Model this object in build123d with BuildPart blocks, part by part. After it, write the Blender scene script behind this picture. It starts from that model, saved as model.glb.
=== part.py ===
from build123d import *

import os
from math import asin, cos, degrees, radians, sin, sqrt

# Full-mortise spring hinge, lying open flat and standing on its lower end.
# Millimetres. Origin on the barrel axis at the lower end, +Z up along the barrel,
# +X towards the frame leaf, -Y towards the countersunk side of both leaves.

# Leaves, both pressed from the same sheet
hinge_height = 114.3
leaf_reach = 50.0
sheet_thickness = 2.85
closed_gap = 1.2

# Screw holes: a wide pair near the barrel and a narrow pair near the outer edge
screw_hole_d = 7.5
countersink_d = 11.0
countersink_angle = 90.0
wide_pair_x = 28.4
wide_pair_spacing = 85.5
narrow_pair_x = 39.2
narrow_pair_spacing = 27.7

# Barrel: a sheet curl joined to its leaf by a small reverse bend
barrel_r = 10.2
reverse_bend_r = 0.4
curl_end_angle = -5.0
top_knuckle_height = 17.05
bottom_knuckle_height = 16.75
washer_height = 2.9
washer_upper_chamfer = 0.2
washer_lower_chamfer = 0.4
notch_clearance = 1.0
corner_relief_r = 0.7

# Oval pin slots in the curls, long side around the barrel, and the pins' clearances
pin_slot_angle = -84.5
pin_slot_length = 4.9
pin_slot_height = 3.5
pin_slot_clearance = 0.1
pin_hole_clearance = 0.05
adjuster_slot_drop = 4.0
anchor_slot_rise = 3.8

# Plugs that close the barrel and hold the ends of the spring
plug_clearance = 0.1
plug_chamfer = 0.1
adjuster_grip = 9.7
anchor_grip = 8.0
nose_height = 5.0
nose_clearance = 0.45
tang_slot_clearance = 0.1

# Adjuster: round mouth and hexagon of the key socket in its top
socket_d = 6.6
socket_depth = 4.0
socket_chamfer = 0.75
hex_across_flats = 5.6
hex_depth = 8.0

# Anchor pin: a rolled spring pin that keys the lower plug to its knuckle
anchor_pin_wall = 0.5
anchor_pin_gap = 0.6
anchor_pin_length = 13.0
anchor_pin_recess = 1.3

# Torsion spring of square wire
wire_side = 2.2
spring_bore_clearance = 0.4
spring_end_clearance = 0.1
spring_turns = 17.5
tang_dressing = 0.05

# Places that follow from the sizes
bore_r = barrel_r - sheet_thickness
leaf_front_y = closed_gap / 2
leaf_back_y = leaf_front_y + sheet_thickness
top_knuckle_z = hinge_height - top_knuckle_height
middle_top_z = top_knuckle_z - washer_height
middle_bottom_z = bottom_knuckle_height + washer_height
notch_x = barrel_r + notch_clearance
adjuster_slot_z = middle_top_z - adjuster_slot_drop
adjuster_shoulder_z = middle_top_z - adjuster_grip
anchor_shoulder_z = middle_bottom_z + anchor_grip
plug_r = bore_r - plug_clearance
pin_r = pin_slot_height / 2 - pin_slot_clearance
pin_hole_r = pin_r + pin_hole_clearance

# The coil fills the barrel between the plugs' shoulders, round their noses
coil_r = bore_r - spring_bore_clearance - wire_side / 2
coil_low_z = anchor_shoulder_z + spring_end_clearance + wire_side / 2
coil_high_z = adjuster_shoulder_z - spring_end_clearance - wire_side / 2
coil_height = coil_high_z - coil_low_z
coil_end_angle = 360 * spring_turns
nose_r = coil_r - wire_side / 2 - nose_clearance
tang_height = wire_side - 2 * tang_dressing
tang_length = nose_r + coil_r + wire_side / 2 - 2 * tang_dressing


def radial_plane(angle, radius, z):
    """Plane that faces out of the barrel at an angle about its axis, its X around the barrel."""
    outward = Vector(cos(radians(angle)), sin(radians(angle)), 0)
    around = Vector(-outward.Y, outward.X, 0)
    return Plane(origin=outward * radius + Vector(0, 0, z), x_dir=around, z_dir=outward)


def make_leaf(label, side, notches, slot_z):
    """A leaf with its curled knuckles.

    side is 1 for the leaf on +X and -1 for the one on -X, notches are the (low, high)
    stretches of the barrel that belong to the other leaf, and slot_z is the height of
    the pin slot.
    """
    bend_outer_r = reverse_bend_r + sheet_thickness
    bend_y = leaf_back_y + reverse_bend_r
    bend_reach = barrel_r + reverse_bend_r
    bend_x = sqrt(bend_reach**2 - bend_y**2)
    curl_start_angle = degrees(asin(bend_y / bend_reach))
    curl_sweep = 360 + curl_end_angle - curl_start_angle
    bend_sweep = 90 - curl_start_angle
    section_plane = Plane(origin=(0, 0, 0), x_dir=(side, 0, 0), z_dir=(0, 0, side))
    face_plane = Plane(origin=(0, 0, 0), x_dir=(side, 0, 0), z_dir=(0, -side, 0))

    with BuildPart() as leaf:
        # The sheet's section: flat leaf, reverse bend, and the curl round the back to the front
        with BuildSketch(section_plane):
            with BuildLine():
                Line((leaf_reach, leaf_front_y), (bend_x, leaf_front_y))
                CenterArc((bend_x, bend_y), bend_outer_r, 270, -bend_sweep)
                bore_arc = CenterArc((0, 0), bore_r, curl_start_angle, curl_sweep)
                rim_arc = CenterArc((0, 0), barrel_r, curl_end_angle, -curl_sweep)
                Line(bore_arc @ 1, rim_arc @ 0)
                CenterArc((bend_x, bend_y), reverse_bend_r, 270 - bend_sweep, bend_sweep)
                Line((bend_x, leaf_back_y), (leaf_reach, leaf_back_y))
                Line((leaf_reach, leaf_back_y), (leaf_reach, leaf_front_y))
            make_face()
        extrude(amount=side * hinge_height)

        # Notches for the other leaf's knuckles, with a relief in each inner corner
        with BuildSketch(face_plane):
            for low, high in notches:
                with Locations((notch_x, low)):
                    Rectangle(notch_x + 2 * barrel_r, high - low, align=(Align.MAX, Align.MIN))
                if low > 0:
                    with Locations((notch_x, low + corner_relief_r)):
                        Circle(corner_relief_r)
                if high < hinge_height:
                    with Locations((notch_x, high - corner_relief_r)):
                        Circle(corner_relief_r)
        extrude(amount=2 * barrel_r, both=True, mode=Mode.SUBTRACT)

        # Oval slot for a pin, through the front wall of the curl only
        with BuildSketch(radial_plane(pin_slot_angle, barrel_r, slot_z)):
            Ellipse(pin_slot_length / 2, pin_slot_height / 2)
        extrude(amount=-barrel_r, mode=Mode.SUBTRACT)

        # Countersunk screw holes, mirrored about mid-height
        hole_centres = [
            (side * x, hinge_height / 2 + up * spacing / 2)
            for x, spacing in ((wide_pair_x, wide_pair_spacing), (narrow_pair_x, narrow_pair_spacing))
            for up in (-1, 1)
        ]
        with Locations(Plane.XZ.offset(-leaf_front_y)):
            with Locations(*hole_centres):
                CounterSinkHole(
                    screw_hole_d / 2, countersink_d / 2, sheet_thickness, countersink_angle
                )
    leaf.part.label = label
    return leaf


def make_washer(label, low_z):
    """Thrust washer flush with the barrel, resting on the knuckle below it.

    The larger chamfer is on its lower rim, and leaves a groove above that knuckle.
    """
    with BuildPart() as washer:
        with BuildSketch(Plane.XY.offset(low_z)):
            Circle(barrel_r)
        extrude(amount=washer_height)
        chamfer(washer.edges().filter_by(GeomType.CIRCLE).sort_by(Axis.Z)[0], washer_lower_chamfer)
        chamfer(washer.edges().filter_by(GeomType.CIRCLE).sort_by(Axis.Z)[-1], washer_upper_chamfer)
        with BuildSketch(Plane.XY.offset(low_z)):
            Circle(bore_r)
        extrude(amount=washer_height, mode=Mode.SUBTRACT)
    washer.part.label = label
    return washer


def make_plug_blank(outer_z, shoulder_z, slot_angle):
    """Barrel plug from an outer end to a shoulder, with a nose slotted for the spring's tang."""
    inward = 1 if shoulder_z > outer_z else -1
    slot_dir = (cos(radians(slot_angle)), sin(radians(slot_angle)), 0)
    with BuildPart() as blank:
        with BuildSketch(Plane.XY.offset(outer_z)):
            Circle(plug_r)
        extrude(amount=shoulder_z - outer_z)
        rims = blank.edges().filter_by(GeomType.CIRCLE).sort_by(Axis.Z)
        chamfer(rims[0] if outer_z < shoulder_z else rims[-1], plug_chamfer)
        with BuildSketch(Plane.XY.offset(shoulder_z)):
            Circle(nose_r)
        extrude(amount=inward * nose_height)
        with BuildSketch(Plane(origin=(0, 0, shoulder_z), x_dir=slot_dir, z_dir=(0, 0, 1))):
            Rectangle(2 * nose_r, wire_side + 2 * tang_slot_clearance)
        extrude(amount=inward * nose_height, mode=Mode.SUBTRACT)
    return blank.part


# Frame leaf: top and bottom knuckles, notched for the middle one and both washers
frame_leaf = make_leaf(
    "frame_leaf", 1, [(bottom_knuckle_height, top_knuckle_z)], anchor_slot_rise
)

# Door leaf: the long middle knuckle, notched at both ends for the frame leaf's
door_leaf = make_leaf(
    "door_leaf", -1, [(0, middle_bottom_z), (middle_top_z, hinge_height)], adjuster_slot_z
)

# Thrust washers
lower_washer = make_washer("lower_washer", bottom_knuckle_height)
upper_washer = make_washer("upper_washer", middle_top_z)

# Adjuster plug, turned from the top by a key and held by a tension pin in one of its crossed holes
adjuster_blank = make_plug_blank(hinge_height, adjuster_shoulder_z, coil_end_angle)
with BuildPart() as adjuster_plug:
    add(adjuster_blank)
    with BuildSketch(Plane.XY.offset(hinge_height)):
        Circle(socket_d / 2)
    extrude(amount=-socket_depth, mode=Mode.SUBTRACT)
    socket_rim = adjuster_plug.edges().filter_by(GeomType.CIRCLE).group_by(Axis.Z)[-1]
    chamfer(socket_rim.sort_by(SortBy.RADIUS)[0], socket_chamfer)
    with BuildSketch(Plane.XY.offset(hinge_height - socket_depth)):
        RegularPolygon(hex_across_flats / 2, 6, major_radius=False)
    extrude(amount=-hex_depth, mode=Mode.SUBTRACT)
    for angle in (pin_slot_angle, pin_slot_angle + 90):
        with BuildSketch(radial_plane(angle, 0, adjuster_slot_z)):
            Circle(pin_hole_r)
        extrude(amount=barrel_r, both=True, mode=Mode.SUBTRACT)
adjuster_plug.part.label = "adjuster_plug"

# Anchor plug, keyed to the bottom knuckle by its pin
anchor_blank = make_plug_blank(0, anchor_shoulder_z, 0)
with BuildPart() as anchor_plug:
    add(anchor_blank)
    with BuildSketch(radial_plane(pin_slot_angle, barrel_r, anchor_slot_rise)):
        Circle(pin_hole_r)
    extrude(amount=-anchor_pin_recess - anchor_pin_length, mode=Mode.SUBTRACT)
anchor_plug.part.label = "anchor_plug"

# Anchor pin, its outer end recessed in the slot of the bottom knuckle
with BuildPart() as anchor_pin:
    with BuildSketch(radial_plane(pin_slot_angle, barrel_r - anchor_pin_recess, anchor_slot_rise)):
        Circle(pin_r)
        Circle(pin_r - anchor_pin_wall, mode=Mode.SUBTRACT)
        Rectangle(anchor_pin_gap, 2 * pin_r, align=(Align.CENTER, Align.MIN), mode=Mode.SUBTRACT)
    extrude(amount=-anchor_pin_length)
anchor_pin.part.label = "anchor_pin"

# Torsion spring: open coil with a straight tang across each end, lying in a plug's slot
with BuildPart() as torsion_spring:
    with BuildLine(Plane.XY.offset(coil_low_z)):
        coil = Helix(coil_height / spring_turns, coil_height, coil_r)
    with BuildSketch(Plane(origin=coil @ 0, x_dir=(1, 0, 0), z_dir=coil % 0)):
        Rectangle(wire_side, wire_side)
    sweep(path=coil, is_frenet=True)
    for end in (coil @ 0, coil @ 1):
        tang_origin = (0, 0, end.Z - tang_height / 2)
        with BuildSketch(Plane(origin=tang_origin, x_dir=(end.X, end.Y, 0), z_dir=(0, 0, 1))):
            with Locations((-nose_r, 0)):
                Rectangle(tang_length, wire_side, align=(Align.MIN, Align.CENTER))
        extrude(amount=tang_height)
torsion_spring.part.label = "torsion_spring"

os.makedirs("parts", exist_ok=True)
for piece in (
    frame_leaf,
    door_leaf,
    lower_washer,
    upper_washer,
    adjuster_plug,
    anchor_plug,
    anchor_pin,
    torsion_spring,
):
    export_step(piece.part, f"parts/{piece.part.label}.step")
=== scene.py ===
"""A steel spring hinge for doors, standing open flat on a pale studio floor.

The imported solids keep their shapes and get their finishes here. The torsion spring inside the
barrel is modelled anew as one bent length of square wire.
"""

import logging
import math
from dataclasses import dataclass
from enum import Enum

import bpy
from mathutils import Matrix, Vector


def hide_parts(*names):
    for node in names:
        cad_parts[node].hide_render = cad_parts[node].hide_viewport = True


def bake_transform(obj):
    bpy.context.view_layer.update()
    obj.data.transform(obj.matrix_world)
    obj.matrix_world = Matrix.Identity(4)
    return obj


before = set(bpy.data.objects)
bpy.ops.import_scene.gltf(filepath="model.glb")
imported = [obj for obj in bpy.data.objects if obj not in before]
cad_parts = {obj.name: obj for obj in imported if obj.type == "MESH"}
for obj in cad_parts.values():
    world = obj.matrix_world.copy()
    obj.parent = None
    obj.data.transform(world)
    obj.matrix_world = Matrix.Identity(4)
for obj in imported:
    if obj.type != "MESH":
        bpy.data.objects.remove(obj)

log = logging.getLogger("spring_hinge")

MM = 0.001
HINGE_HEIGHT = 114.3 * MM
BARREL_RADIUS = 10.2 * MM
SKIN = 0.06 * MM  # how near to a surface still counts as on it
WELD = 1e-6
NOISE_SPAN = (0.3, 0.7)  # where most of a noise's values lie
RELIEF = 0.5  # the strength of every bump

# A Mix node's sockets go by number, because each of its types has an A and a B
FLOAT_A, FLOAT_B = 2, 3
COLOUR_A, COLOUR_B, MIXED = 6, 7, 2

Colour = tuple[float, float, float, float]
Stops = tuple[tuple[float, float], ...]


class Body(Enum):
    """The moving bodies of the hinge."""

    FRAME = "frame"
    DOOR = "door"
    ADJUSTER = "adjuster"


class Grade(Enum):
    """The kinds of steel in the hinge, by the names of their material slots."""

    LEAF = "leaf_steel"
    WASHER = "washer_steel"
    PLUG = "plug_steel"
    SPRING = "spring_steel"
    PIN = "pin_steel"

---

### Task to carry out:
Copy out exactly the lines running from the one with "# Torsion spring: open" to the one with "imported = [obj", including both ends, and nothing more.

### Answer to this problem:
# Torsion spring: open coil with a straight tang across each end, lying in a plug's slot
with BuildPart() as torsion_spring:
    with BuildLine(Plane.XY.offset(coil_low_z)):
        coil = Helix(coil_height / spring_turns, coil_height, coil_r)
    with BuildSketch(Plane(origin=coil @ 0, x_dir=(1, 0, 0), z_dir=coil % 0)):
        Rectangle(wire_side, wire_side)
    sweep(path=coil, is_frenet=True)
    for end in (coil @ 0, coil @ 1):
        tang_origin = (0, 0, end.Z - tang_height / 2)
        with BuildSketch(Plane(origin=tang_origin, x_dir=(end.X, end.Y, 0), z_dir=(0, 0, 1))):
            with Locations((-nose_r, 0)):
                Rectangle(tang_length, wire_side, align=(Align.MIN, Align.CENTER))
        extrude(amount=tang_height)
torsion_spring.part.label = "torsion_spring"

os.makedirs("parts", exist_ok=True)
for piece in (
    frame_leaf,
    door_leaf,
    lower_washer,
    upper_washer,
    adjuster_plug,
    anchor_plug,
    anchor_pin,
    torsion_spring,
):
    export_step(piece.part, f"parts/{piece.part.label}.step")
=== scene.py ===
"""A steel spring hinge for doors, standing open flat on a pale studio floor.

The imported solids keep their shapes and get their finishes here. The torsion spring inside the
barrel is modelled anew as one bent length of square wire.
"""

import logging
import math
from dataclasses import dataclass
from enum import Enum

import bpy
from mathutils import Matrix, Vector


def hide_parts(*names):
    for node in names:
        cad_parts[node].hide_render = cad_parts[node].hide_viewport = True


def bake_transform(obj):
    bpy.context.view_layer.update()
    obj.data.transform(obj.matrix_world)
    obj.matrix_world = Matrix.Identity(4)
    return obj


before = set(bpy.data.objects)
bpy.ops.import_scene.gltf(filepath="model.glb")
imported = [obj for obj in bpy.data.objects if obj not in before]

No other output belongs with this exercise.